Au début de juillet 2025, une pause temporaire mais significative de l’aide militaire américaine à l’Ukraine a ébranlé la confiance mondiale dans l’engagement des États-Unis. Cet ordre de suspension, sans raison explicitée, a stoppé l’envoi d’un stock crucial de munitions : obus de 155 mm, missiles Patriot, roquettes GMLRS et missiles Hellfire. L’opération aurait été lancée sans consultation du président Trump ni de gouvernements alliés.

Des responsables américains ont justifié cette décision par un besoin de réévaluer les réserves nationales d’armes, un sujet d’actualité alors que les États-Unis augmentent leurs dépenses de défense. Cependant, cette approche floue et désordonnée a déclenché des mises en garde de la part de dirigeants ukrainiens et de partenaires de l’OTAN.

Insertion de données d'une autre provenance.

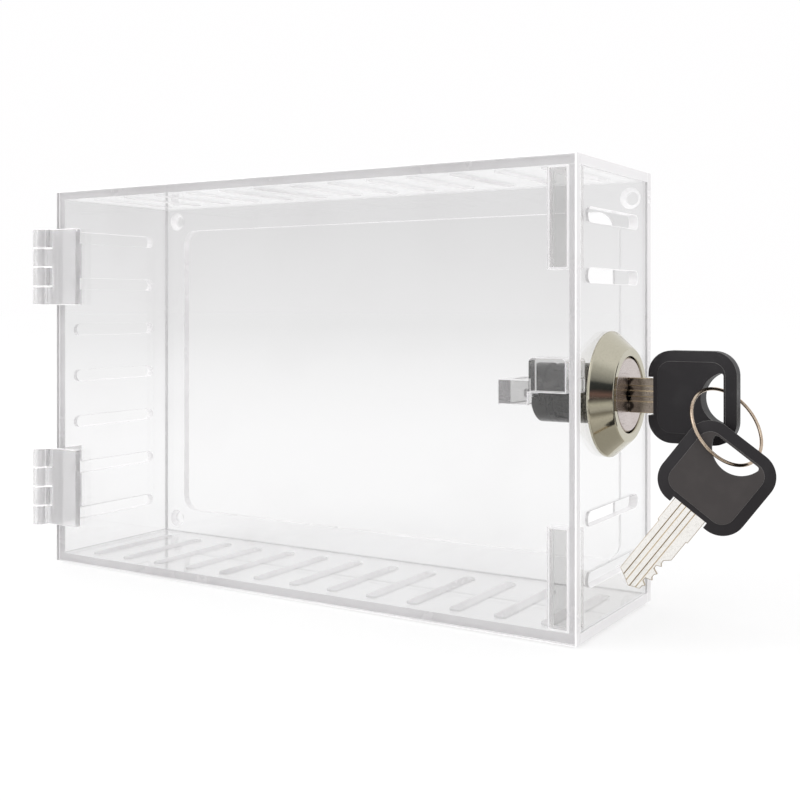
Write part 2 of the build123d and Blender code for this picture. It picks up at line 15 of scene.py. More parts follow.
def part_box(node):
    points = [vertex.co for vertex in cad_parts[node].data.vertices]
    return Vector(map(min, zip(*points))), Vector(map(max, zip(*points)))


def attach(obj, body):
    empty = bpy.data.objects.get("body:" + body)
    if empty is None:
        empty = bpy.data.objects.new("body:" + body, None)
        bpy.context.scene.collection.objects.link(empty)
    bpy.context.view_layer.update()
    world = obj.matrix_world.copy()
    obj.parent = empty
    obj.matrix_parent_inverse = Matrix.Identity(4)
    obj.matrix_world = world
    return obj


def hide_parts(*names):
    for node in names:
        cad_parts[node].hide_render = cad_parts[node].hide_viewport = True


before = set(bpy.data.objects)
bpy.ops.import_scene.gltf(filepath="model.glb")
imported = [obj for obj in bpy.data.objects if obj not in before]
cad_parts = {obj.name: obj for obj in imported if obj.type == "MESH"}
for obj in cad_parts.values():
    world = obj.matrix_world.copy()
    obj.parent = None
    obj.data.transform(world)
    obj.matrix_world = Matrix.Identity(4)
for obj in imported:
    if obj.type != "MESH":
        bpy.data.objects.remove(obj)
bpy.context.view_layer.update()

Quelques jours plus tard, le président Trump a annulé l’ordre. Interrogé par la presse, il a déclaré :

« Poutine ne respecte pas la dignité humaine. Nous envoyons donc des armes défensives, et j’ai approuvé cela. »

Cette approbation a relancé les livraisons, sans toutefois préciser leur calendrier ni l’intégralité du matériel envoyé.

Les besoins critiques de l’Ukraine sur le champ de bataille

Renforcement de la défense aérienne

Les forces ukrainiennes ont souligné que les systèmes Patriot fournis par les États-Unis sont essentiels pour défendre villes stratégiques contre les missiles et drones russes. Lors de la plus vaste attaque aérienne en juillet, plus de 740 engins ont visé des infrastructures et des zones civiles. L’interruption freinait gravement la protection civile, risquant des perturbations dans l’électricité et les transports.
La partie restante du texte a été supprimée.